In 2018 it was announced that the province "after stalling on sustained climate action for several years, admitted they could not meet their 2020 target", the 33% reduction target had stalled at 6.5%. Provincially British Columbia is the second-largest consumer of natural gas at 2.3 billion cubic feet per day.

== Impacts of climate change ==
=== Sea level rise ===
Sea levels on British Columbia's North Coast are rising faster than on other parts of the British Columbia coastline.

=== Infrastructure and built environment ===
A 2015 report warned that most dikes would possibly fail under the stress of increased flooding. A 2025 report indicated that new housing built in high risk zones, regarding floods and fires would be highly expensive over time.

=== Ecosystems ===
Climate change is affecting British Columbia's aquatic life due to warmer air and water temperatures, posing a risk to fish due to the increasing temperatures leading to faster metabolism and less energy.

=== Heatwaves ===
Heatwaves led to increased flash flooding in 2021 due to a reduction in the vegetation that would absorb the rainfall.

== Response ==
In December 2024, the British Columbia government approved 9 wind energy products, providing 5 TWh of energy annually, which would be enough to power "500,0000" homes.

=== Legislation ===

==== Climate Change Accountability Act, 2007 (previously known as the Greenhouse Gas Reduction Targets Act, 2007 until 2018) ====

In 2007, the British Columbia government set a target to reduce emissions by 16% by 2025, with further targets for 2030, 2040, 2050.

By 2010, emissions in British Columbia had increased by 0.9% from 2007. In 2012, emissions had increased 21.7% compared to 1990 levels and decreased by 6.5% compared to 2007 levels.

==== Carbon Tax Act, 2008 ====

British Columbia has had a carbon tax since 2008.

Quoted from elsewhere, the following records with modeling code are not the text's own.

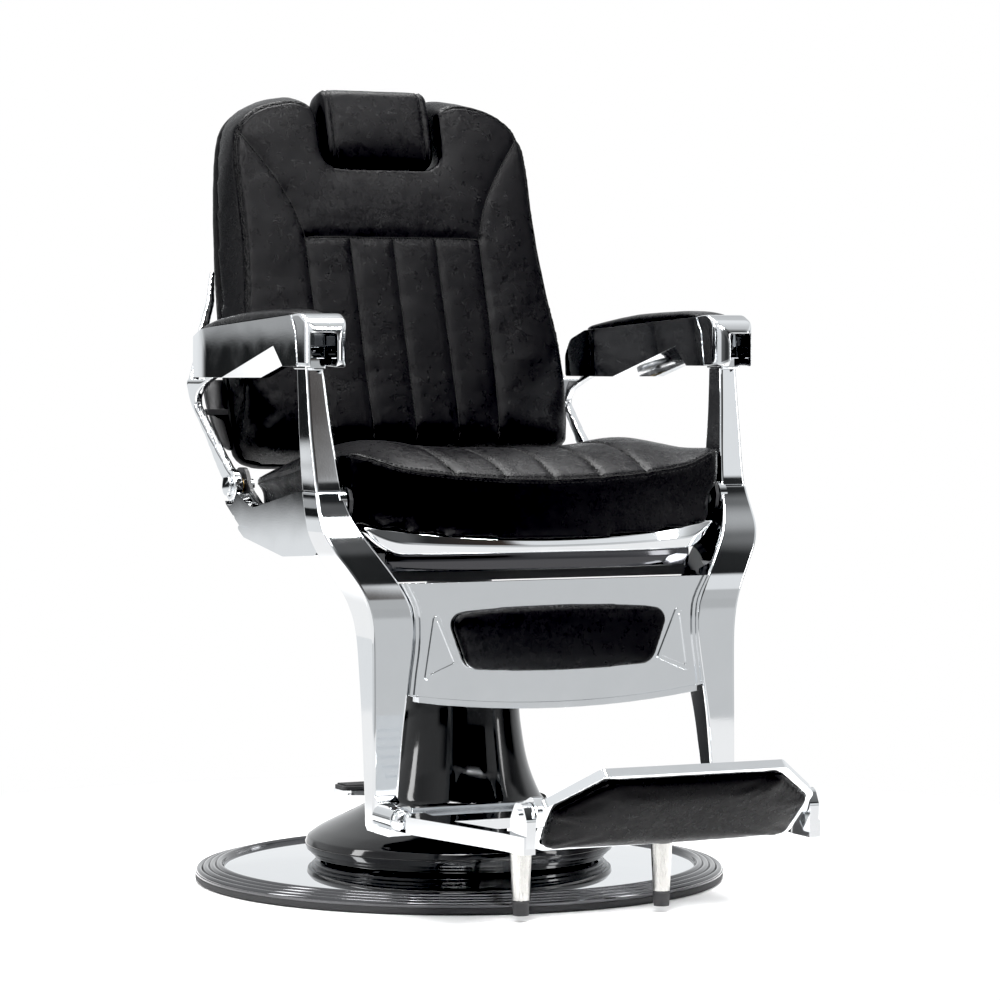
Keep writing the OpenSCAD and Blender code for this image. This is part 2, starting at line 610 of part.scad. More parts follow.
// bead between two offsets in x from the side edge
module panel_bead(outer, inner, front) yprism(concat(shifted(panel_edge, [outer, 0.3]),
  reversed(shifted(panel_edge, [inner, 0.3]))), front, -290);
module calf_panel() color(CHROME) {
  // plate that reaches from post to post
  plate_edge = shifted(panel_edge, [5.5, 0]);
  yprism(concat(panel_low(192), plate_edge, flipped(plate_edge)), -293, -285);
  // thick lower lip that follows the bowed edge
  yprism(concat(panel_low(188, -6), reversed(panel_low(188, 1.5))), -297, -279);
  // raised beads beside the posts and the embossed triangles
  both() {
    panel_bead(-1, -4, -295.5);
    panel_bead(4.8, 2.2, -294.6);
    difference() {
      yprism(rounded([[165, 371], [179.5, 281], [134, 300]], 4, 3), -295, -290);
      yprism(rounded([[164.6, 359], [174.8, 289], [140, 303]], 2, 3), -296, -289);
    }
  }
}
module calf_pad() color(BLACK)
  yprism(rounded([[-124, 294], [0, 289.5], [124, 294], [149, 364], [0, 370], [-149, 364]],
    [20, 0, 20, 16, 0, 16], 5), -309, -293.1);

// ---- footrest ----
joint_x = 235;     // bolt into the post foot
joint_z = 125;
leg_top = 104;
module at_legs() for (side = [-1, 1]) translate([side * leg_x, -383, 0]) children();

socket_side = rounded([[-291.6, 104], [-291.6, 150], [-306, 140], [-340, 140], [-340, 104]],
  [0, 3, 4, 8, 4], 3);
arm_outline = [[214, -292], [244, -330], [240, -352], [196, -552], [192, -596], [177, -596],
  [178, -552], [204, -414], [200, -330], [204, -300]];
ear_side = rounded([[-552, 111], [-596, 111], [-598, 150], [-588, 168], [-568, 168], [-556, 150]],
  [2, 8, 10, 10, 10, 8]);
// casting that carries the footplate
module footrest_bracket() color(CHROME) difference() {
  union() {
    both() {
      // socket in front of the post foot
      xprism(socket_side, 217, 244);
      ycyl(15, -352, -300, joint_x, joint_z);
      // converging arm
      zprism(arm_outline, 111, 131);
      // ear of the footplate pivot
      xprism(ear_side, 177, 189);
    }
    // cross plate with a raised rear edge
    box([-205, 205], [-414, -318], [117, 129]);
    box([-205, 205], [-318.5, -306], [117, 134]);
    at_legs() zcyl(leg_r + 3, leg_top, 118);
  }
  both() {
    xcyl(small_pin_r + gap, 170, 195, foot_hinge);
    ycyl(6 + gap, -360, -300, joint_x, joint_z);
    ycyl(13.3, -368, -352, joint_x, joint_z);
  }
  at_legs() zcyl(8 + gap, 100, 114);
}
// domed bolts with a cross slot; head profile is [radius, height]
bolt_head = [[0, 0], [13, 0], [13, 2], [12, 5.5], [9, 9], [5, 11], [0, 11.6]];
module bracket_bolts() color(CHROME) both() difference() {
  union() {
    ycyl(6, -356, -301, joint_x, joint_z);
    translate([joint_x, -352, joint_z]) rotate([90, 0, 0])
      rotate_extrude($fn = 48) polygon(bolt_head);
  }
  box([joint_x - 1.2, joint_x + 1.2], [-366, -360], [joint_z - 15, joint_z + 15]);
  box([joint_x - 15, joint_x + 15], [-366, -360], [joint_z - 1.2, joint_z + 1.2]);
}
module footrest_legs() color("silver") at_legs() {
  translate([0, 0, 26]) cylinder(h = leg_top - 26, r1 = 10.2, r2 = leg_r);
  zcyl(8, leg_top, 113);
  zcyl(6, 14, 26);
}
module leg_tips() color(RUBBER) at_legs() difference() {
  translate([0, 0, 8]) cylinder(h = 17.9, r1 = 9.4, r2 = 10.4);
  zcyl(6 + gap, 13.9, 30);
}

// Frame of the footplate: x across, y forward and up along the plate,
// z forward and down out of the padded face
module foot_place() translate([0, -558, 118]) rotate([135, 0, 0]) children();
function foot_outline(half) = rounded(concat(half, flipped(half)), [10, 8, 10, 8, 8, 10, 8, 10]);
plate_half = [[150, -6], [168, 2], [173, 72], [116, 124]];
recess_half = [[146, 2], [160, 8], [165, 70], [112, 116]];
pad_half = [[144, 3], [159, 9], [164, 70], [111, 115]];
foot_lug = rounded([[-592, 140], [-564, 140], [-560, 166], [-584, 176], [-600, 162]], 8, 3);
module footplate_frame() color(CHROME) difference() {
  union() {
    foot_place() {
      zprism(foot_outline(plate_half), -6, 6);
      // ribs on the face away from the pad
      for (i = [0:5]) box([-110, 110], [16 + i * 16, 22 + i * 16], [-9, -5.9]);
    }
    both() {
      xprism(foot_lug, 164, 176);
      xcyl(small_pin_r, 175, 192, foot_hinge);
    }
  }
  foot_place() zprism(foot_outline(recess_half), 1, 11);
}
module footplate_pad() color(BLACK) foot_place() zprism(foot_outline(pad_half), 1.1, 18.1);

floor_ring();
base_plate();
base_rim();
base_disc();
skirt_dome();
column_cover();
hydraulic_cylinder();
reservoir_tube();
gland_cap();
gland_seal();
flange_bolts();
pump_body();
pedal_pin();
pump_plunger();
pump_pedal();
pedal_rubber();
ram_rod();
piston();
piston_seal();
swivel_bearing();
seat_frame();
seat_cover_left();
seat_cover_right();
seat_board();
seat_cushion();
front_trim();
front_apron();
leg_pivot_pins();
back_bushes();
recline_lever();
lever_grip();
back_bracket_left();
back_bracket_right();
back_frame();
back_board();
back_cushion();
back_shell();
back_pivot_pins();
lock_disc();
arm_rear_pins();
headrest_cushion();
headrest_rods();
arm_left_frame();
arm_left_cap();
arm_left_pad();
arm_right_frame();
arm_right_cap();
arm_right_pad();
post_left();
post_right();
leg_bushes();
arm_front_pins();
calf_panel();
calf_pad();
footrest_bracket();
bracket_bolts();
footrest_legs();
leg_tips();
footplate_frame();
footplate_pad();
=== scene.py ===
# Upholstered reclining chair with footrest and headrest, on a round pump base.
# The floor is z = 0, the base axis is the Z axis, the chair faces -Y and +X is its left side.
# Shapes are modelled in millimetres; mesh_object scales them to the scene's metres.
import bpy
import bmesh
import json
import math
import numpy as np
from mathutils import Vector, Matrix, noise
from mathutils.bvhtree import BVHTree
from mathutils.kdtree import KDTree


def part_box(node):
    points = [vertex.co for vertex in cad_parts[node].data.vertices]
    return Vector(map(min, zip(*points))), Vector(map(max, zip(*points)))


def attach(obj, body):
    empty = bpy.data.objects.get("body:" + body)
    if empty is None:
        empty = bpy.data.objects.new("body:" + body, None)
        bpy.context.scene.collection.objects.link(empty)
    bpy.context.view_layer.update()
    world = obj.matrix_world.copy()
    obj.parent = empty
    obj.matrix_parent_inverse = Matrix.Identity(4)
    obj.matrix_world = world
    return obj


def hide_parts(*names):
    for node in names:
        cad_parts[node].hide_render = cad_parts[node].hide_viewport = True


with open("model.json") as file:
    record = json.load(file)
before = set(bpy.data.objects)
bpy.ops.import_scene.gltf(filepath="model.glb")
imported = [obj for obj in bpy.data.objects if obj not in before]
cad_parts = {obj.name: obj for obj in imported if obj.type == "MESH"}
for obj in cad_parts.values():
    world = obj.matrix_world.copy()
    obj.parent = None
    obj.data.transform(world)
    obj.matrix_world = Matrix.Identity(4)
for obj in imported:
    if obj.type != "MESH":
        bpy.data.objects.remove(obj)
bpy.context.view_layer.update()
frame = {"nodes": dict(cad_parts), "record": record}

MM = 0.001
SCENE = bpy.context.scene
NODES = frame["nodes"]
SLOT = {part["node"]: part["material_slot"] for part in frame["record"]["subparts"]}
SIDES = ((1, "left"), (-1, "right"))


# ------------------------------------------------------------------ mesh helpers
def link_object(name, data):
    ob = bpy.data.objects.new(name, data)
    SCENE.collection.objects.link(ob)
    return ob


def smooth_all(ob, sharp=None):
    """smooth faces; edges steeper than sharp degrees stay hard"""
    ob.data.polygons.foreach_set("use_smooth", [True] * len(ob.data.polygons))
    if sharp:
        ob.data.set_sharp_from_angle(angle=math.radians(sharp))


def mesh_object(name, verts, faces, mat=None, smooth=True):
    """object from millimetre vertices"""
    me = bpy.data.meshes.new(name)
    me.from_pydata([(v[0] * MM, v[1] * MM, v[2] * MM) for v in verts], [], faces)
    me.validate()
    me.update()
    ob = link_object(name, me)
    if smooth:
        smooth_all(ob)
    if mat:
        me.materials.append(mat)
    return ob


def fix_normals(ob, merge=None):
    """outward normals, after merging points closer than merge metres"""
    bm = bmesh.new()
    bm.from_mesh(ob.data)
    if merge:
        bmesh.ops.remove_doubles(bm, verts=bm.verts, dist=merge)
    bmesh.ops.recalc_face_normals(bm, faces=bm.faces)
    bm.to_mesh(ob.data)
    bm.free()


def apply_mods(ob):
    graph = bpy.context.evaluated_depsgraph_get()
    graph.update()
    me = bpy.data.meshes.new_from_object(ob.evaluated_get(graph), depsgraph=graph)
    old = ob.data
    ob.modifiers.clear()
    ob.data = me
    bpy.data.meshes.remove(old)


def read_verts(me, field="co"):
    """a vector field of the vertices, one row each; places are in metres"""
    a = np.empty(len(me.vertices) * 3)
    me.vertices.foreach_get(field, a)
    return a.reshape(-1, 3)


def write_verts(ob, points):
    ob.data.vertices.foreach_set("co", points.ravel())
    ob.data.update()


def weighted_normals(ob):
    mod = ob.modifiers.new("wn", "WEIGHTED_NORMAL")
    mod.keep_sharp = True
    mod.weight = 60


def register(ob, body, node=None):
    if node:
        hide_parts(node)
    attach(ob, body)


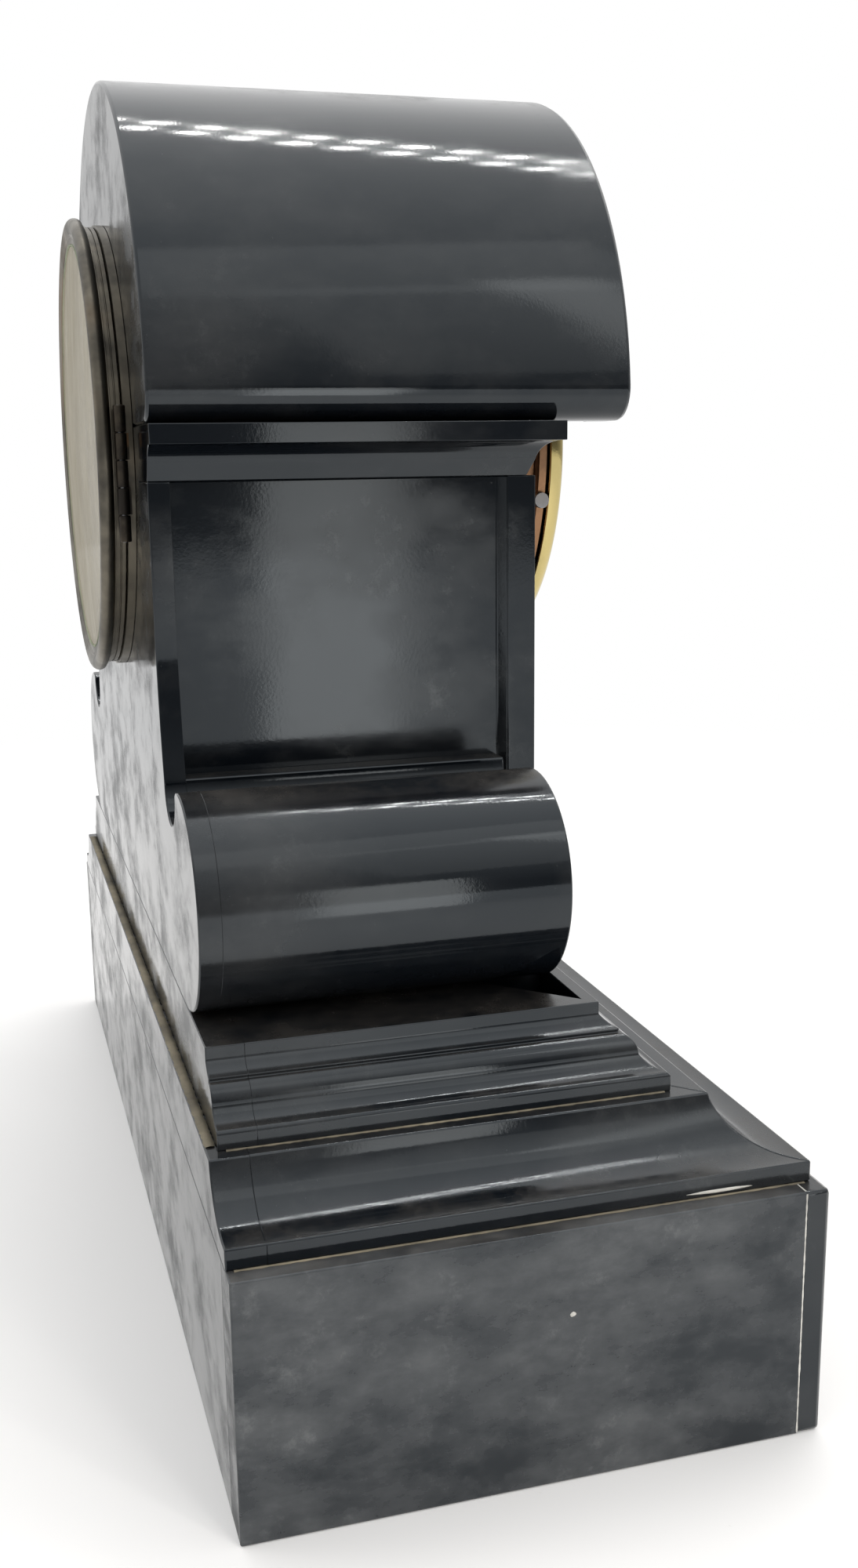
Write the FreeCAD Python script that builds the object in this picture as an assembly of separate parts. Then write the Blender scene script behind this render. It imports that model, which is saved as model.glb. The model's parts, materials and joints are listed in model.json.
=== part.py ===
import FreeCAD, Part
import math
import os

# Black slate mantel clock: a drum head on a waisted neck, two scroll consoles,
# two moulded courses and a plinth, with a round eight day striking movement.
# Millimetres. X is the width, +X to the right of someone facing the dial,
# Y the depth with the dial towards -Y, Z up. The origin is on the resting
# face, in the middle of the plinth.

V = FreeCAD.Vector

# Plinth
plinth_width = 402.0
plinth_depth = 154.5
plinth_height = 69.0
end_slab = 12.0
plinth_front_slab = 12.0
plinth_back_slab = 6.7
base_board_thickness = 8.0

# Cavetto course, the lower moulding
cavetto_height = 19.0
cavetto_side_margin = 5.5
cavetto_back_margin = 2.7
cavetto_fillet = 5.6
cavetto_reach = 19.6
cavetto_front_slab = 10.0
cavetto_bar = 40.0

# Torus course, the upper moulding
torus_height = 21.5
torus_side_margin = 4.2
torus_back_margin = 8.8
torus_front_setback = 2.9
torus_reach = 14.5
torus_fillet = 5.0
torus_top_fillet = 3.5
torus_front_slab = 10.0
torus_bar = 48.0
torus_deck_thickness = 8.0
# shares of the reach, from the outside in, and of the height above the fillet
torus_lip_share = 0.05
torus_lip_drop_share = 0.05
torus_cove_mid_shares = (0.31, 0.12)
torus_cove_end_shares = (0.44, 0.28)
torus_swell_mid_shares = (0.49, 0.5)
torus_swell_end_shares = (0.66, 0.67)
torus_quirk_shares = (0.73, 0.67)
torus_quirk_top_shares = (0.73, 0.72)
torus_ovolo_start_shares = (0.70, 0.75)
torus_ovolo_mid_shares = (0.84, 0.83)

# Neck
neck_width = 191.0
neck_foot_to_capital = 137.5
neck_front_width = 152.0
front_slab = 8.0
face_slab = 6.0
side_slab = 9.0
panel_recess = 3.0
panel_bevel = 2.2
rear_wall_front = 102.1
rear_wall_thickness = 8.5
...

BC's revenue neutral carbon tax is the first of its kind in North America. It was introduced at $10/tonne of CO_{2}eq in 2008 and has risen by $5/tonne annual increases until it reached $30/tonne in 2012. In 2021, the carbon tax increased from $40/tonne to $45/tonne, and is scheduled to reach $50/tonne in 2022. It is required in legislation that all revenues from the carbon tax are returned to British Columbians through tax cuts in other areas.

==== Greenhouse Gas Reduction Targets Amendment Act, 2018 ====

In 2018, the British Columbia government dropped its commitments to meet the 2030 goal, because the 2020 goal seemed unlikely to be met.

The act maintains commitments to the 2050 goal.

Emissions in British Columbia reached a peak of 65.0 million tonnes, 7% higher than 2007 levels.

==== Climate Change Accountability Amendment Act, 2019 ====

In 2019 the government announced plans to put requirement on the plans that would be released under the Act to have interim targets.

In 2023, a court case, alleging that the government had not met the obligations under the amended act, was dismissed on the basis that the legislation did not specify.that the government was required to provide "quantitative data".

The history of British Columbia not meeting its targets led to criticism by the Union of B.C. Indian Chiefs for continuing to "prop up" fossil fuels.

==== Zero-Emission Vehicles Act, 2019 ====

In 2019 the government announced that cars, trucks sold by 2040 to be zero emission.

In 2022, provincial sales tax stopped being charged on zero emissions vehicles, which in combination with the Act meant that British Columbia was "at the forefront" in terms of ZEV ownership.

==== Low Carbon Fuels Act, 2022 ====

British Columbia implemented stricter rules for low-carbon fuels for the aviation sector. Beginning in 2028, 1% of jet fuel would have to be sustainable aviation fuel. The rule applies to jet fuel imported to the province or manufactured in the province, regardless of the destination of the flight.

==== Zero-Emission Vehicles Amendment Act, 2023 ====

In 2023, the government moved its 2040 target to 2035.

The Energy Minister Josie Osborne said the proposed amendments would make it easier for consumers to choose electric cars.

The legislation was criticised by the pcar dealership association, who suggested that a more flexible approach would be better.